:: ENTRIES SHOWN ::
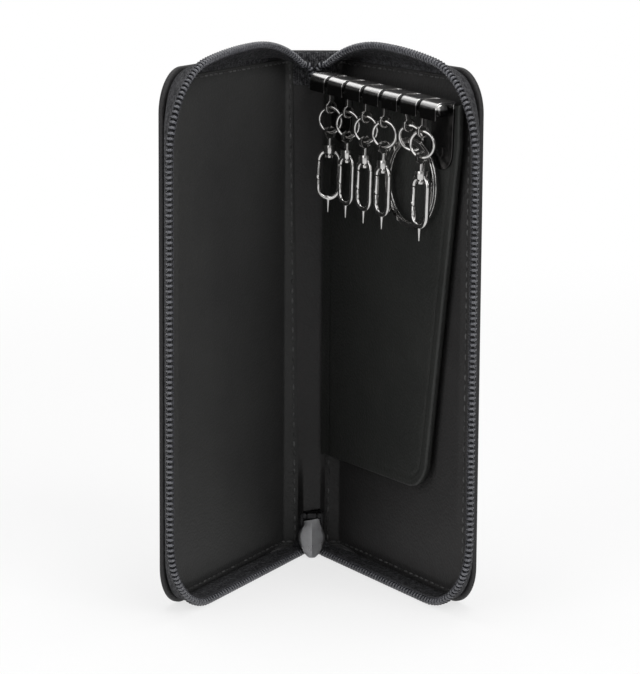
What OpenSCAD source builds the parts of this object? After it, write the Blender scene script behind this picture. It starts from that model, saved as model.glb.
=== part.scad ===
// Zip-around key case, standing half open like a book on its lower edge.
// The spine is at the back, both covers come forward, and a leather page between them
// carries a rail with six swinging hooks, five swivel clasps and one split ring.
// The origin is the middle of the spine's foot: +X right, +Z up, the opening faces -Y.

/* [Case] */
// Height of the covers and the spine
case_h = 125; // [115:1:140]
// Width of a cover from its fold to its free edge
cover_w = 62; // [59:1:75]
// Distance between the two folds
spine_w = 16; // [15:0.5:20]
// Angle of each opened cover from straight ahead
open_angle = 27; // [22:1:35]
// Thickness of the outer leather with its turned edge
shell_t = 1.6; // [1.2:0.1:1.8]
// Thickness of the stiffening board in a cover
board_t = 0.6; // [0.4:0.1:0.8]
// Thickness of the lining leather
lining_t = 0.7; // [0.5:0.1:0.8]
// Corner radius of the covers
corner_r = 10; // [8:0.5:14]
// Clearance in a leather fold
fold_gap = 0.2; // [0.15:0.05:0.3]

/* [Zip] */
// Distance that the side tape stands out past the free edge
tape_side = 7.5; // [5:0.5:9]
// Distance that the top tape stands out past the top edge
tape_top = 2.4; // [1.5:0.1:3.5]
// Thickness of the tape
tape_t = 0.6; // [0.4:0.1:0.7]
// Outward swell of the tape halfway up
tape_swell = 1.2; // [0.6:0.1:1.6]
// Radius of a coil tooth
tooth_r = 0.42; // [0.36:0.02:0.46]
// Distance from one coil tooth to the next
tooth_pitch = 1.21; // [1.15:0.01:1.4]
// Corner radius of the coil at the top
coil_top_r = 22; // [16:1:24]
// Corner radius of the coil at the bottom
coil_bottom_r = 18; // [14:1:22]
// Radius with which the coil drops towards the spine at the top
coil_spine_r = 12; // [10:1:14]

/* [Slider and puller] */
// Width of the slider
slider_w = 5.4; // [4.6:0.2:6]
// Length of the slider
slider_l = 6.8; // [6:0.2:8]
// Widest part of the puller leaf
puller_w = 6.6; // [5.4:0.2:8]
// Length of the puller leaf from its shoulders to its tip
puller_l = 8.8; // [7:0.2:9]
// Thickness of the puller leaf at its ridge
puller_t = 1.2; // [1:0.1:1.4]

/* [Page] */
// Distance by which the page at its top is narrower than a cover
page_margin = 2; // [1.5:0.5:6]
// Distance by which the page's free edge leans in from top to bottom
page_taper = 13; // [9:0.5:16]
// Height of the page's bottom edge above the floor
page_foot = 25.5; // [18:0.5:35]
// Distance from the page's top edge to the top of the case
page_drop = 5.2; // [4.5:0.1:8]
// Thickness of each of the page's two leathers
page_leather_t = 0.8; // [0.6:0.1:0.9]
// Corner radius at the page's bottom
page_corner_r = 8; // [5:1:12]

/* [Hook rail] */
// Number of hooks on the rail
hook_count = 6; // [6]
// Angle by which the rail slopes down towards the free edge
rail_slope = 2.5; // [0:0.5:3]
// Distance from the page's face to the middle of the rod
rod_standoff = 4.4; // [4.2:0.1:4.6]
// Radius of the rod
rod_r = 0.65; // [0.5:0.05:0.75]
// Outer radius of the rolled knuckles
knuckle_r = 1.65; // [1.5:0.05:1.8]
// Thickness of the rail's sheet metal
sheet_t = 0.5; // [0.4:0.05:0.6]

/* [Rings and clasps] */
// Outer diameter of the small rings
ring_d = 6.8; // [6:0.2:7.2]
// Wire diameter of the small rings
ring_wire = 0.8; // [0.7:0.05:0.9]
// Outer width of a clasp
clasp_w = 6.2; // [5.6:0.1:6.4]
// Outer height of a clasp's frame
clasp_h = 12.8; // [11.6:0.2:14]
// Wire diameter of a clasp
clasp_wire = 1.2; // [1:0.05:1.3]
// Length of a clasp's pointed tail
tail_l = 2.8; // [1.5:0.1:4]
// Outer diameter of the split ring
split_ring_d = 21; // [18:0.5:22]
// Radial width of the split ring's wire
split_ring_wire = 1.3; // [1:0.1:1.5]
// Thickness of the split ring along its axis
split_ring_t = 1.2; // [1:0.05:1.2]

/* [Hidden] */
$fn = 48;

// Length by which a cut runs past what it cuts
overrun = 1;

// Covers, in a frame with x along the cover and y along its inward normal
fold_x = spine_w / 2;
bead_r = shell_t / 2;
board_y = shell_t / 2;
lining_y = board_y + board_t;
lining_top = lining_y + lining_t;
board_inset = 4;
lining_inset = 3.2;
lining_start = 2;
lining_clear = 0.4;

// Coil line and tape
rim_inset = 1;
rim_clear = 0.1;
mesh_gap = 0.2;
tooth_l = 1.55;
tooth_seat = 0.05;
coil_floor = 0.95;
tape_root_y = board_y + rim_clear + tape_t / 2;
tape_edge_y = fold_x - mesh_gap - tooth_l - tooth_seat;
coil_side = cover_w + tape_side;
coil_top = case_h + tape_top;
coil_drop_angle = 138;
coil_drop_u = 11.5;
coil_end_u = 6.5;
coil_steps = [6, 4, 10, 4, 10, 4];

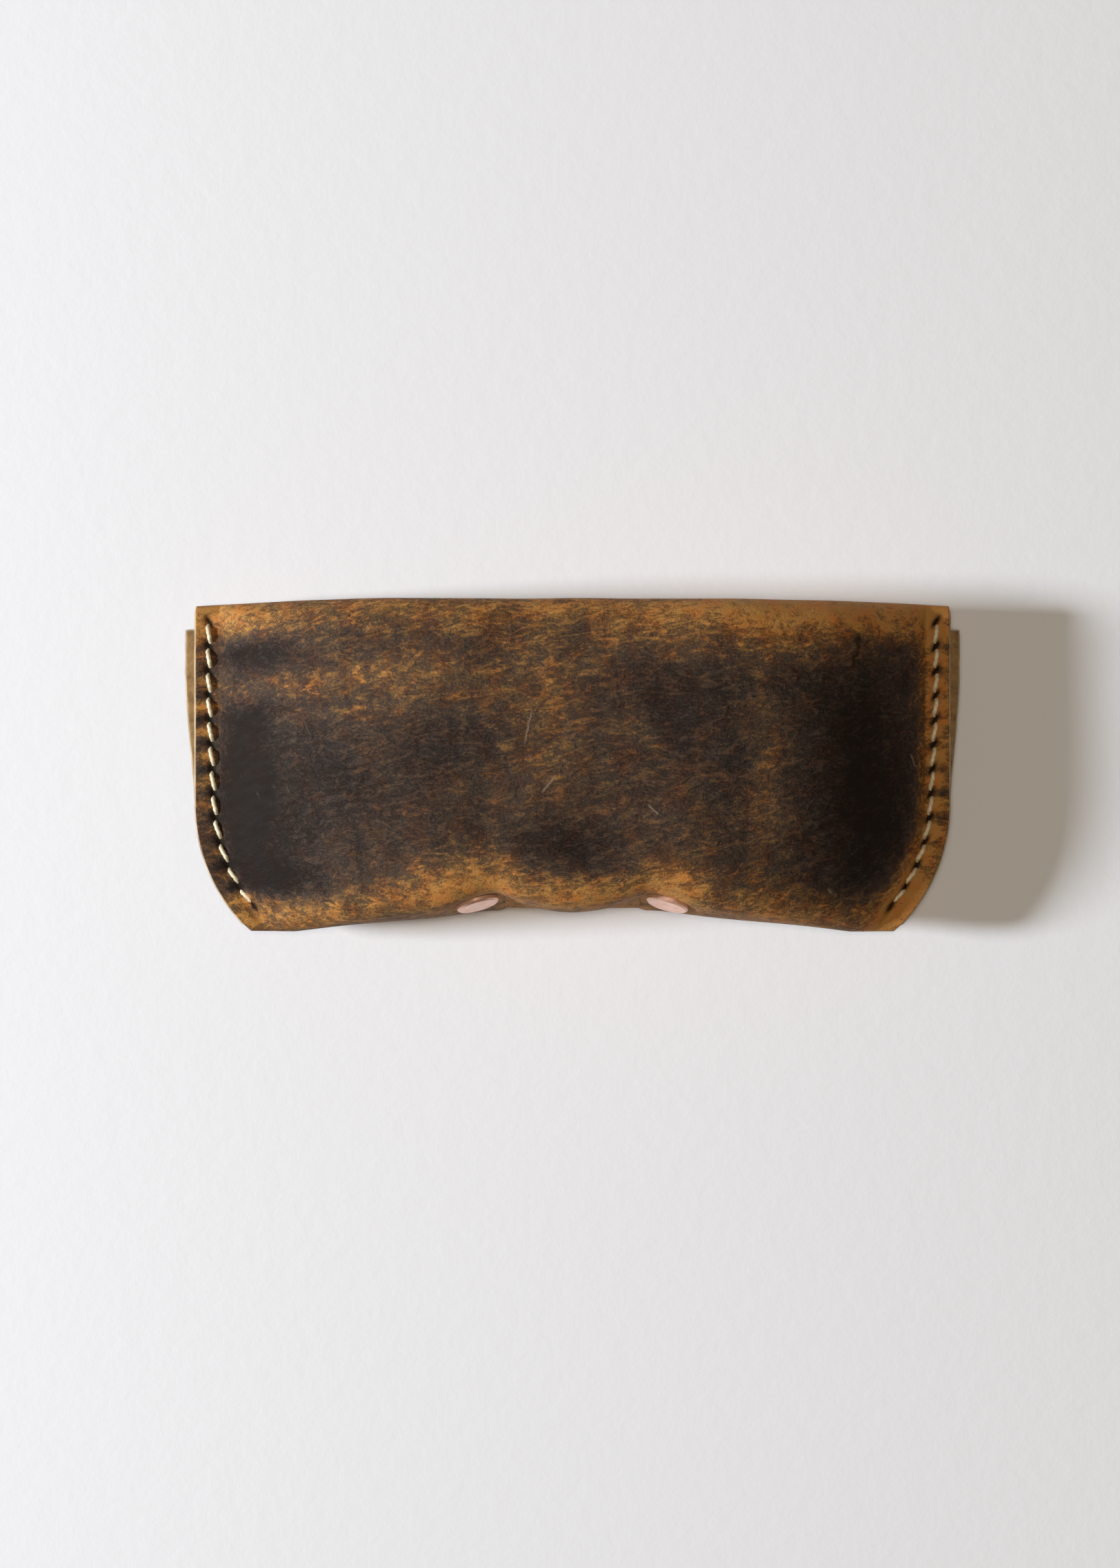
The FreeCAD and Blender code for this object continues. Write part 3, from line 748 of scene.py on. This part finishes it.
def flap_rows(s):
    """Rows of the flap from the fold to the tip of the tongue, with the half width of each."""
    rows = []
    widths = []
    key = pouch_section(s)
    low = flap_low(s * HALF)
    radius = np.minimum(CORNER + 2.5 * MM, (SEAM_Z - low) * 0.8)
    fold = key["fold"]
    rows.append((fold, key["split"]))
    rows += line_rows(12, rows[0], (fold, low + radius))
    rows += arc_rows(10, 0 * s, 0 * s - math.pi / 2, fold - radius, low + radius, radius)
    widths += [HALF + 0 * s] * len(rows)
    end = HINGE.y - math.sqrt((TONGUE_R - TONGUE_CORNER) ** 2 - (LEATHER + TONGUE_CORNER - SEAM_Z) ** 2)
    start = fold - radius
    for along in np.linspace(0, 1, 61)[1:]:
        y = start + (end - start) * along
        half = flap_half(y)
        rows.append((y, flap_low(s * half)))
        widths.append(half)
    centre_z = LEATHER + TONGUE_CORNER
    turn = math.asin((centre_z - SEAM_Z) / (TONGUE_R - TONGUE_CORNER))
    outer = TONGUE_CORNER + LEATHER
    corner_start = 1.5 * math.pi + 0 * s
    corner_end = math.pi - turn + 0 * s
    rows += arc_rows(12, corner_start, corner_end, end + 0 * s, centre_z, outer)
    tip_turn = math.asin((TIP_Z - SEAM_Z) / TONGUE_R)
    tip_end = math.pi - tip_turn + 0 * s
    straight_to = len(widths) + 15
    rows += arc_rows(24, corner_end, tip_end, HINGE.y, SEAM_Z, TONGUE_R + LEATHER)
    for index in range(len(widths), len(rows)):
        left = np.clip(TIP_Z - rows[index][1][0], 0, TIP_R)
        round_off = 0
        if index >= straight_to:
            round_off = TIP_R - math.sqrt(max(TIP_R ** 2 - (TIP_R - left) ** 2, 0))
        widths.append(TONGUE_HALF - round_off + 0 * s)
    sheets = [np.stack([s * w, y + 0 * s, z + 0 * s], axis=1) for w, (y, z) in zip(widths, rows)]
    return np.array(sheets)


def shape_flap(points):
    """Bend the tongue's sides in like the wall by the slot, and swell it outward below the slot."""
    x, y, z = points[..., 0].copy(), points[..., 1].copy(), points[..., 2].copy()
    upright = (y < -18 * MM) * 1.0
    arch = SLOT_PULL * 0.42 * (np.abs(x) / SLOT_HALF) ** 1.9 * smooth(z, 13 * MM, 22 * MM)
    points[..., 1] += upright * arch
    points[..., 1] -= upright * 0.9 * MM * bell(z - 16 * MM, 5 * MM)
    return points


def flap():
    """The flap's hide with its tongue, turning down from the fold."""
    shares = np.linspace(-1, 1, 141)
    points = shape_flap(flap_rows(shares))
    piece = hide_mesh("flap_hide", points)
    at = vertices(piece)
    level = tan_and_painted_light_level(at) + 0.20 * bell(at[:, 0], 16 * MM) * smooth(-at[:, 1], 12 * MM, 26 * MM)
    paint(piece, "tan_and_painted_light", level)
    paint(piece, "hole", 0 * level)
    dress(piece, "grain", "flesh", "edge")
    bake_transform(piece)
    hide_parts("flap_leather")


# ------------------------------------------------------------------ stitching

def tube(build, path, radius):
    """A round thread along a list of points, closed at both ends."""
    sides = 8
    rings = []
    for index, point in enumerate(path):
        ahead = path[min(index + 1, len(path) - 1)] - path[max(index - 1, 0)]
        ahead.normalize()
        aside = Vector((0, 0, 1)) if abs(ahead.z) < 0.9 else Vector((1, 0, 0))
        across = ahead.cross(aside).normalized()
        above = across.cross(ahead)
        end = 0.55 if index in (0, len(path) - 1) else 1.0
        ring = []
        for step in range(sides):
            angle = 2 * math.pi * step / sides
            twist = 1 + 0.12 * math.cos(2 * (angle - index * 0.9))
            out = across * math.cos(angle) + above * math.sin(angle)
            ring.append(build.verts.new(point + out * radius * end * twist))
        rings.append(ring)
    for first, second in zip(rings, rings[1:]):
        for step in range(sides):
            after = (step + 1) % sides
            build.faces.new([first[step], first[after], second[after], second[step]])
    build.faces.new(list(reversed(rings[0])))
    build.faces.new(rings[-1])


def thread(name, side):
    """Saddle stitching: a stitch between each two holes, on both faces, and a loop in each hole."""
    build = bmesh.new()
    places = stitch_places(side)
    faces = {1: SEAM_Z + 2.05 * MM, -1: SEAM_Z - 2.05 * MM}
    for up, z in faces.items():
        for first, second in zip(places, places[1:]):
            along = (second - first).normalized()
            aside = Vector((-along.y, along.x, 0)) * side * 0.35 * MM
            path = []
            for share in np.linspace(0.02, 0.98, 17):
                lift = min(3.3 * math.sin(math.pi * share) - 2.35, 0.5) * MM
                point = first.lerp(second, float(share)) + aside * math.cos(math.pi * share)
                point.z = z + up * lift
                path.append(point)
            tube(build, path, THREAD_R)
    for place in places:
        low = Vector((place.x, place.y, faces[-1] + 1.2 * MM))
        high = Vector((place.x, place.y, faces[1] - 1.2 * MM))
        tube(build, [low.lerp(high, share) for share in (0, 0.33, 0.66, 1)], THREAD_R)
    mesh = bpy.data.meshes.new(name)
    build.to_mesh(mesh)
    build.free()
    for face in mesh.polygons:
        face.use_smooth = True
    piece = link(name, mesh)
    dress(piece, "thread")
    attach(piece, "pouch")
    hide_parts("thread_" + name.rsplit("_", 1)[1])


# ------------------------------------------------------------------ light, floor and camera

def floor():
    """The pale table that the case lies on."""
    build = bmesh.new()
    bmesh.ops.create_grid(build, x_segments=2, y_segments=2, size=3.0)
    mesh = bpy.data.meshes.new("floor")
    build.to_mesh(mesh)
    build.free()
    piece = link("floor", mesh)
    material, tree, shader = blank("pale_floor", (0.79, 0.805, 0.855), 0.9)
    plaster = noise_of(tree, 190, 5, 0.65)
    feed(tree, shader.inputs["Normal"], bump_of(tree, plaster, 0.12, 0.0008))
    mesh.materials.append(material)


def area_light(name, place, aim, size, power, color):
    """A round lamp at a place, turned towards aim."""
    data = bpy.data.lights.new(name, "AREA")
    data.shape = "DISK"
    data.size = size
    data.energy = power
    data.color = color
    lamp = bpy.data.objects.new(name, data)
    bpy.context.scene.collection.objects.link(lamp)
    lamp.location = place
    lamp.rotation_euler = (Vector(aim) - Vector(place)).to_track_quat("-Z", "Y").to_euler()


def lights():
    """A cool lamp from the left, a weaker warm one from above and a dim warm world."""
    area_light("key", (-1.60, -0.02, 0.83), (0, 0, 0.01), 0.30, 46, (0.92, 0.96, 1.0))
    area_light("fill", (-0.05, 0.02, 1.9), (0, 0, 0), 0.35, 12.5, (1.0, 0.85, 0.66))
    world = bpy.data.worlds.new("studio")
    world.use_nodes = True
    world.node_tree.nodes["Background"].inputs["Color"].default_value = (1.0, 0.86, 0.68, 1)
    world.node_tree.nodes["Background"].inputs["Strength"].default_value = 0.05
    bpy.context.scene.world = world
    bpy.context.scene.view_settings.view_transform = "Standard"


def camera():
    """Straight above the pouch, a little left of and below its middle."""
    height = 0.90
    frame_height = 0.3525
    data = bpy.data.cameras.new("camera")
    data.sensor_fit = "VERTICAL"
    data.sensor_height = 36
    data.lens = 36 * (height - SEAM_Z) / frame_height
    lens = bpy.data.objects.new("camera", data)
    bpy.context.scene.collection.objects.link(lens)
    lens.location = (-2.8 * MM, -4.0 * MM, height)
    lens.rotation_euler = (0, 0, 0)
    bpy.context.scene.camera = lens


pouch()
flap()
thread("stitching_left", -1)
thread("stitching_right", 1)
for hardware in ("rivet_left", "rivet_right", "burr_left", "burr_right"):
    dress(frame["nodes"][hardware], "copper")
floor()
lights()
camera()
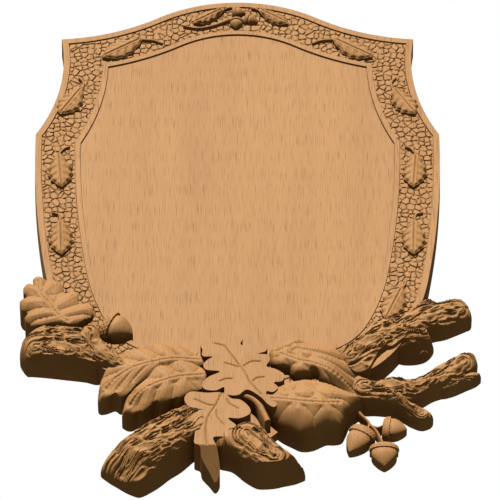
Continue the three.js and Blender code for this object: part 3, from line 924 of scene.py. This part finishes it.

:: WHAT YOU SHOULD DO ::
Return only the exact lines from the opening of the records through the line that contains "coil_spine_r = 12; // [10:1:14]", both included.

:: SOLUTION FOR THIS PROBLEM ::
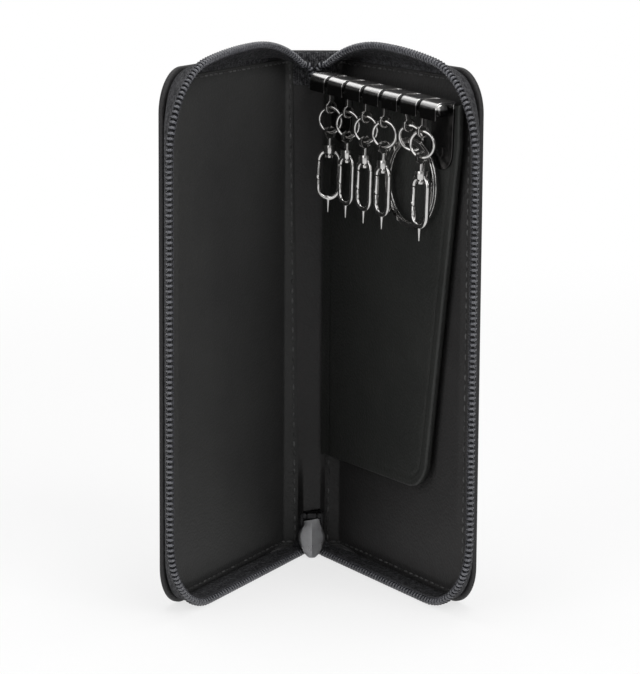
What OpenSCAD source builds the parts of this object? After it, write the Blender scene script behind this picture. It starts from that model, saved as model.glb.
=== part.scad ===
// Zip-around key case, standing half open like a book on its lower edge.
// The spine is at the back, both covers come forward, and a leather page between them
// carries a rail with six swinging hooks, five swivel clasps and one split ring.
// The origin is the middle of the spine's foot: +X right, +Z up, the opening faces -Y.

/* [Case] */
// Height of the covers and the spine
case_h = 125; // [115:1:140]
// Width of a cover from its fold to its free edge
cover_w = 62; // [59:1:75]
// Distance between the two folds
spine_w = 16; // [15:0.5:20]
// Angle of each opened cover from straight ahead
open_angle = 27; // [22:1:35]
// Thickness of the outer leather with its turned edge
shell_t = 1.6; // [1.2:0.1:1.8]
// Thickness of the stiffening board in a cover
board_t = 0.6; // [0.4:0.1:0.8]
// Thickness of the lining leather
lining_t = 0.7; // [0.5:0.1:0.8]
// Corner radius of the covers
corner_r = 10; // [8:0.5:14]
// Clearance in a leather fold
fold_gap = 0.2; // [0.15:0.05:0.3]

/* [Zip] */
// Distance that the side tape stands out past the free edge
tape_side = 7.5; // [5:0.5:9]
// Distance that the top tape stands out past the top edge
tape_top = 2.4; // [1.5:0.1:3.5]
// Thickness of the tape
tape_t = 0.6; // [0.4:0.1:0.7]
// Outward swell of the tape halfway up
tape_swell = 1.2; // [0.6:0.1:1.6]
// Radius of a coil tooth
tooth_r = 0.42; // [0.36:0.02:0.46]
// Distance from one coil tooth to the next
tooth_pitch = 1.21; // [1.15:0.01:1.4]
// Corner radius of the coil at the top
coil_top_r = 22; // [16:1:24]
// Corner radius of the coil at the bottom
coil_bottom_r = 18; // [14:1:22]
// Radius with which the coil drops towards the spine at the top
coil_spine_r = 12; // [10:1:14]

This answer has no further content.